Defendant’s final argument is that the trial court erred in allowing the prosecutor to argue in closing that Antonia Rice would also be convicted of Michael Collor’s murder. Defendant contends that this argument was “wholly outside the evidence and beyond the issues,” and was “obviously unfair and prejudicial.”
Defendant has not shown in what way this argument was prejudicial. Even if it was prejudicial it was made in direct response to defendant’s own argument, which implied that Antonia Rice would not be tried for Michael Collor’s murder. De*690fendant cannot complain of the prosecutor’s argument on a point which defendant himself raised. State v. Granberry, 484 S.W.2d 295, 301 (Mo. banc 1972). The argument was properly allowed.
Finding no error, the judgment is affirmed.

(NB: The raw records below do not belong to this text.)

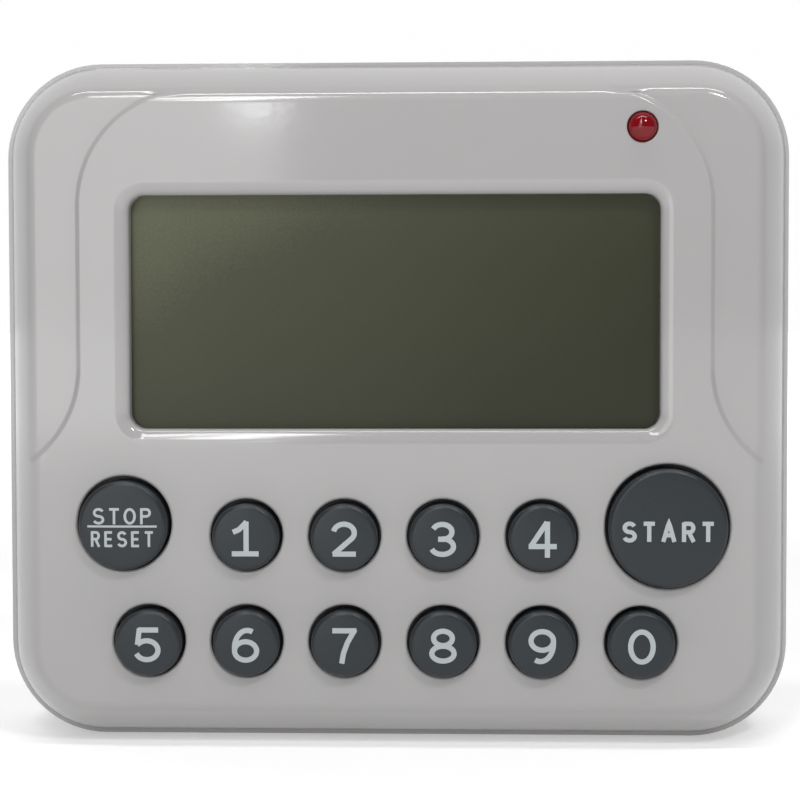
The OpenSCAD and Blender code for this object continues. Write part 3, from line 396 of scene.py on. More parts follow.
# Points of the shell that lie closer than this, in millimetres, are one
WELD = 0.002


def at_depth(loop, depth):
    """Points (x, depth, z) of a loop drawn on the face."""
    return np.stack([loop[:, 0], np.broadcast_to(depth, len(loop)), loop[:, 1]], 1)


def inner_inset(depth):
    """Inset of the inside wall of the band at a depth."""
    s = np.maximum(math.sin(RIM_SLOPE), math.sin(BAND_SLOPE) - (depth - BAND_DEPTH_1) / BAND_R)
    return BAND_INSET_1 - BAND_R * (np.sqrt(1 - s * s) - math.cos(BAND_SLOPE)) + SHELL_WALL


def to_middle(loop, place):
    """Level directions from a round hole's wall to its middle."""
    away = loop - np.array(place)
    away = away / np.linalg.norm(away, axis=1)[:, None]
    return np.stack([-away[:, 0], np.zeros(len(loop)), -away[:, 1]], 1)


def set_down(name, mesh, body):
    """Links a finished mesh as a piece that rides on a body."""
    obj = bpy.data.objects.new(name, mesh)
    scene.collection.objects.link(obj)
    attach(obj, body)
    return obj


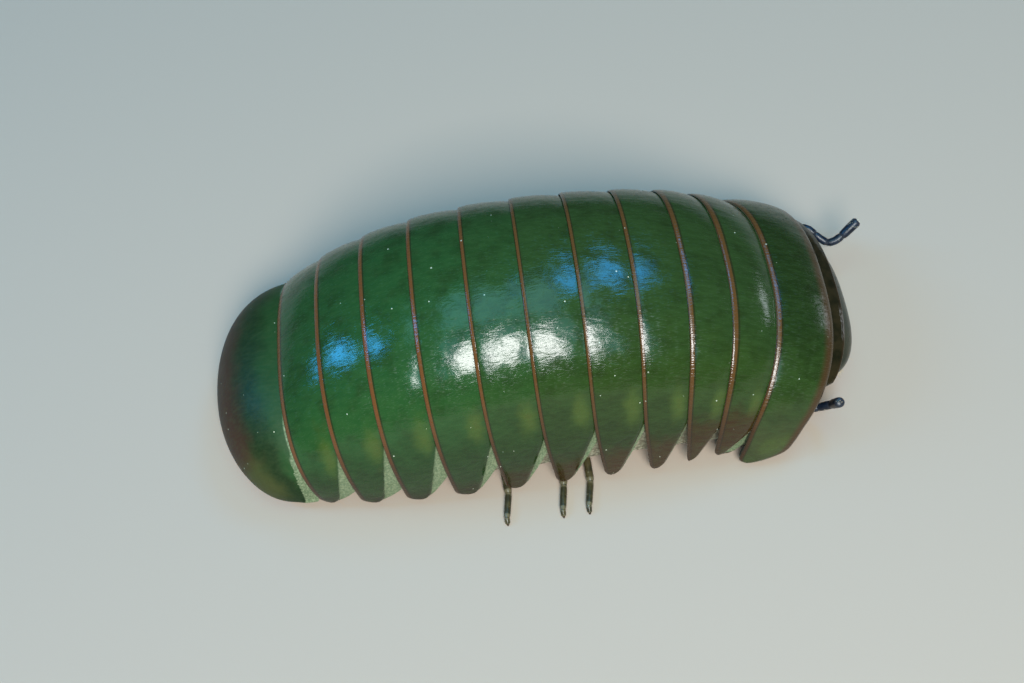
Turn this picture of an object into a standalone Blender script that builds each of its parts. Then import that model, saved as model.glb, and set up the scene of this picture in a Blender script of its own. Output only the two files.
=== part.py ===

WEIER, CLEMENS and RENDLEN, JJ., concur.

. The full text of the instruction (Instruction No. 6) was as follows:
“The court instructs the jury that if you believe and find from the evidence, beyond a reasonable doubt, that the defendant immediately or shortly after the incident described in the evidence, fled from his usual place of abode in the State of Missouri for the purpose of avoiding arrest by the officers of the law and trial for an offense, if you find an offense was committed at the time in question anti that defendant committed it, then such flight, if you find he did so flee, is a circumstance which may be taken into consideration by you in connection with all the other facts and circumstances in the case, in determining his guilt or innocence of the charge placed against him in the Indictment, and unless you so find the defendant fled from the State of Missouri for the purpose of avoiding arrest and prosecution in this cause then you shall not consider the same in arriving at your verdict.”